Air Force Secretary Heather Wilson, center, says the military is complicated enough without having a dedicated Space Corps. (Tom Williams/CQ Roll Call)
Air Force Secretary Heather Wilson, center, says the military is complicated enough without having a dedicated Space Corps. (Tom Williams/CQ Roll Call)

Air Force leaders on Wednesday pushed back on a House Armed Services panel’s plan to build a new fighting force dedicated to space.

“The Pentagon is complicated enough,” Air Force Secretary Heather Wilson told reporters following her testimony in front of the Senate Defense Appropriations Subcommittee. “This will make it more complex, add more boxes to the organization chart and cost more money. If I had more money, I would put it into lethality, not bureaucracy.”

The House Armed Services Strategic Forces Subcommittee’s portion of the fiscal 2018 defense authorization bill (HR 2810), released on Tuesday, calls for a separate service dedicated to defending space, a responsibility that currently falls under the Air Force’s purview.

The new service would go under the Department of the Air Force but its leader would be a member of the Joint Chiefs of Staff, akin to the Marine Corps’ role in the Department of the Navy.

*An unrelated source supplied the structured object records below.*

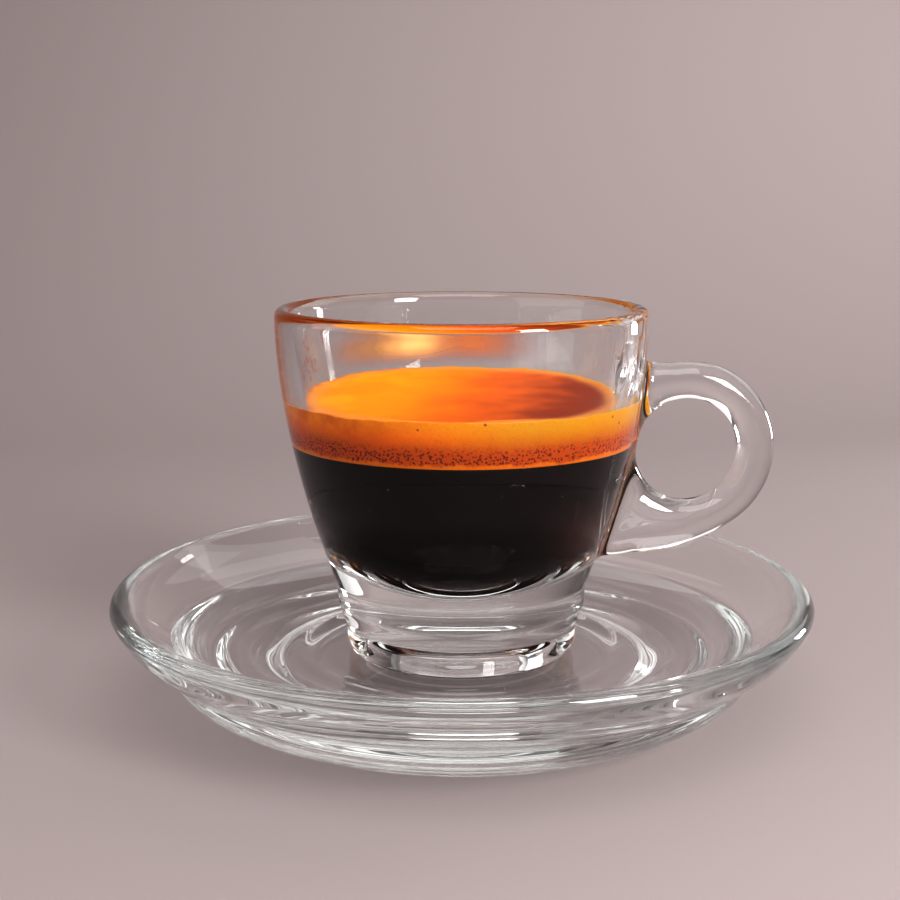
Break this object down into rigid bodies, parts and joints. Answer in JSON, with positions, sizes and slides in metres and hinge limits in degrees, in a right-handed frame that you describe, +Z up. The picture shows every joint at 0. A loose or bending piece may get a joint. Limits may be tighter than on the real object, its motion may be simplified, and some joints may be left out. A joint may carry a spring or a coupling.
{
  "type": "espresso",
  "caption": "Espresso with a thick golden crema in a clear glass cup with a ring handle, standing on a stepped clear glass saucer.",
  "frame": {"origin": "centre of the saucer's foot, on the surface it stands on", "axes": "+Z up along the axis of the cup and the saucer, +X from the axis towards the handle"},
  "size_m": [0.1144, 0.1144, 0.0642],
  "materials": {
    "saucer_glass": "clear pressed glass, polished",
    "cup_glass": "clear pressed glass, polished",
    "coffee": "black coffee, a still dark liquid",
    "crema": "fine golden-brown foam, moist"
  },
  "bodies": {
    "root": {"saucer": "saucer_glass", "cup": "cup_glass", "coffee": "coffee", "crema": "crema"}
  },
  "joints": []
}
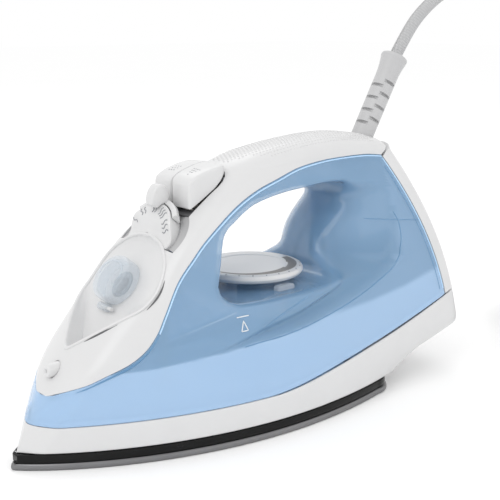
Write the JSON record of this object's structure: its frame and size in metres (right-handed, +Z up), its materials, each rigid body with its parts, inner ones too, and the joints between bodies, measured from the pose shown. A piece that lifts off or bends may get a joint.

The panel is marking up its authorization language on Thursday.

The Air Force recently called for a 20 percent increase to space funding in the branch’s proposed 2018 budget. Both Wilson and Air Force Chief of Staff Gen. David Goldfein said they believe an additional military branch would hinder America’s position in space, which they believe will become a “contested domain.”

“If you’re saying the words ‘separate’ and ‘space’ in the same sentence, I would offer, you’re moving in the wrong direction,” Goldfein said. “That’s why the secretary and I are focused on how we integrate space. . . . Every mission that we perform in the US military is dependent on space. Now is not the time to build seams and segregate and separate — now’s the time to further integrate.”